Consider this, those that command most resources will be able to get this tech, not you. This isn't everyone gets an iPhone. It's the richest get the best health insurance.
If it was invented in isolation of all other tech, it would still be in the interests of the rich that everyone else got to use it.
More users, more awareness of limitations and side effects and how to treat them.
Longer working lives for the labour force, less need for expensive pensions and expensive old age care.
But this isn't in isolation, the changes to AI and robotics, even without AGI/ASI or von Neumann replication, will make us unfathomably better off by 2050 (and with, no more labour). What does "rich" even mean when anti-aging stops being a choice between "snake oil" and "in mice"?
> It would still be in the interests of the rich that everyone else got to use it.
Why though? More users? Economy is already moving to a free-to-pay model. You earn more catering to rich people than the middle class/poor. Look at hardware nVidia is earning more extracting money from the richest people buying 4090 and 4080 than from rest, and that's dwarfed by their AI offerings.
The way I see it, basically you earn money from whales, rich people and you toss breadcrumbs to the rest.
> So, kill off all of humanity to make sure you get rid of the worst ones?
No one said to kill off all of humanity. Certainly 'bad' people have died in the long (short) history of humanity without the remainder of the species disappearing.
Life doesn't occur without death. Death is a necessary component. Life _comes from_ death.
I think you misinterpreted the response.
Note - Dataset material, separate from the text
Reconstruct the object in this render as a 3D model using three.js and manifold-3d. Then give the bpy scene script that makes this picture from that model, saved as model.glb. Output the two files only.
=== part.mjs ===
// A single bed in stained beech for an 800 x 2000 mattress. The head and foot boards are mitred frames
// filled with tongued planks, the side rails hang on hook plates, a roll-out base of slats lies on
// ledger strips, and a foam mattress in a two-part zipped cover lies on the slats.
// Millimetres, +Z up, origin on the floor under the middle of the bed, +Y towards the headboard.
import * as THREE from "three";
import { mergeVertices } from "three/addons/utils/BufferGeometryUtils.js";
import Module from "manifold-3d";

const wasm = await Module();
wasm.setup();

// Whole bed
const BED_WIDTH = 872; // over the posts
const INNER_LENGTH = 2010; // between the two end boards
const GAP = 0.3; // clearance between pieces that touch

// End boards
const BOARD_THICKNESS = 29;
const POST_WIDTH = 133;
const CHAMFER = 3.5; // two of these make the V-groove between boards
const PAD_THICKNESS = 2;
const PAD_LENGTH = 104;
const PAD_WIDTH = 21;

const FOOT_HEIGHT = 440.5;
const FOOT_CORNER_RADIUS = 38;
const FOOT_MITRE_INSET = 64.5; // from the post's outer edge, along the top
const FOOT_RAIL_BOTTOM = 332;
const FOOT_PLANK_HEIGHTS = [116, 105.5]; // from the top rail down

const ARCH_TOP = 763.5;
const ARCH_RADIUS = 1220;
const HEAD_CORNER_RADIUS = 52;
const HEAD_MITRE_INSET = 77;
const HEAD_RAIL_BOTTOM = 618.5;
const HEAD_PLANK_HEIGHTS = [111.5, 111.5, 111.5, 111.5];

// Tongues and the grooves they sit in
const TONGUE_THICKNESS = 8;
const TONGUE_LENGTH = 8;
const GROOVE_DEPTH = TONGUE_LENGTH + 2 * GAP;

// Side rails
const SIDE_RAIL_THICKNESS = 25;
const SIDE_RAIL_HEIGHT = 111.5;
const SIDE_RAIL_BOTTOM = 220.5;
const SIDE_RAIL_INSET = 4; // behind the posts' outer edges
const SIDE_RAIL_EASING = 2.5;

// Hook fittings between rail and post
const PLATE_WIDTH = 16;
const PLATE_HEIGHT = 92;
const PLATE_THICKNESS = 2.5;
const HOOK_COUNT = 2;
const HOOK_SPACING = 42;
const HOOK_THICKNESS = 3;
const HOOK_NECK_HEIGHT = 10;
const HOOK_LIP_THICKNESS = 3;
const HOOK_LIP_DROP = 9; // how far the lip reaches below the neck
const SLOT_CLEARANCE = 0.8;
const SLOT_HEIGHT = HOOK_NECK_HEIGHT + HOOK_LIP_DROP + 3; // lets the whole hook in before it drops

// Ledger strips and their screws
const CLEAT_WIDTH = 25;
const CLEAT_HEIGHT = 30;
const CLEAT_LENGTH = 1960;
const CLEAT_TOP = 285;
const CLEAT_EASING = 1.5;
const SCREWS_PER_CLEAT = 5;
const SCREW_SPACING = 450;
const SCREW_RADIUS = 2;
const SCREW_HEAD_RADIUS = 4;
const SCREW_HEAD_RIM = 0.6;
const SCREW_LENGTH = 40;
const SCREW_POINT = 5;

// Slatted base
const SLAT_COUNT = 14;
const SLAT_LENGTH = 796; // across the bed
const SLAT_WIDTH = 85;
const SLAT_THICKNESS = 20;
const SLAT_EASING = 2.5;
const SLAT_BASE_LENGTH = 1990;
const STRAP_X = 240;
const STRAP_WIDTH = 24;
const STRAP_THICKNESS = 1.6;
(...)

They said "humanity" but probably meant "every single human".
You said: "It’s extremely important that we [die] — if not just for getting rid of some of humanity’s worst humans"
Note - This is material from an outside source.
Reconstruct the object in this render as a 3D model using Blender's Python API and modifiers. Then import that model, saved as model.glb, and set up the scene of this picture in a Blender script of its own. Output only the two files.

Their retort is that this is a very blunt instrument. You are advocating killing literally billions of humans (not all at once), just to make sure you get the bad ones. That's a hell of a lot of collateral damage.
I'm ambivalent on the question of improving healthspan and longevity, but I agree with the other person that this is a bad argument against it.
> You are advocating killing literally billions of humans (not all at once), just to make sure you get the bad ones. That's a hell of a lot of collateral damage.
I think you misinterpreted my comment. I was not advocating for killing. Killing is an unnatural process.
It is not an issue to me if <bad human> lives longer, if I get to enjoy more time with my loved ones, watch humanity build Dyson spheres, explore the galaxy, etc.
Bad humans then become social issues - and those, we can solve.
You live in society, not alone on far side of the moon. In any society including worst communism terror Earth has seen, the worst and most potent humans bubble up to the top, always, without exception.
No mechamism to wipe this clean means absolute dictatorship with no end in sight, you always see it even in democracies, strong persons tend to bend rules as they like and the only stopping power is re-election force, or you end up eith some form of forever putin.
Death brings correction, even if individually of course it sucks pretty badly. Even for just avoiding endless dictatures its necessary.
I think you are mixing up concepts. Curing mortality doesn’t mean it’s impossible to be killed.
Authoritarian regimes don’t end because the dictator gets old and dies, they end because the people rise up against the oppressive government. If mortality was the liberator you imagine it to be then North Korea would already be rid of their nightmare.
> Death brings correction, even if individually of course it sucks pretty badly.
There is no real correction though.
Because for every person who you think that you helped, you should know that those people are going to eventually die anyway, meaning that it was all for naught.
Comprehensive, as in extensively but not necessarily totally? And why as a species rather than as countries, given we don't have a single world government?
Equality issues still exist, but compared to 1924?
Is literacy is a social issue or not? 31% to 87%.
Is extreme poverty? 54% of about 2 billion, now 10% of about 8 billion, reduced in absolute numbers and not just as a percentage.
We haven't. Even simple ones like poverty, hunger, homelessness that are just a matter of admin and money. We've been captured by self-perpetuating and effectively immortal institutions (NGO's and arguably governments) that will not let us solve them because that would mean their own death.
I agree with the spirit of your argument but maybe not the villains you've chosen. Given legislative capture is absolutely a thing I think your criticism is more effectively pointed at the individuals and organizations responsible for funding reelection campaigns for the politicians that aren't obviously servicing the needs of their notional constituency.
So, kill off all of humanity to make sure you get rid of the worst ones? To me that seems... non-optimal.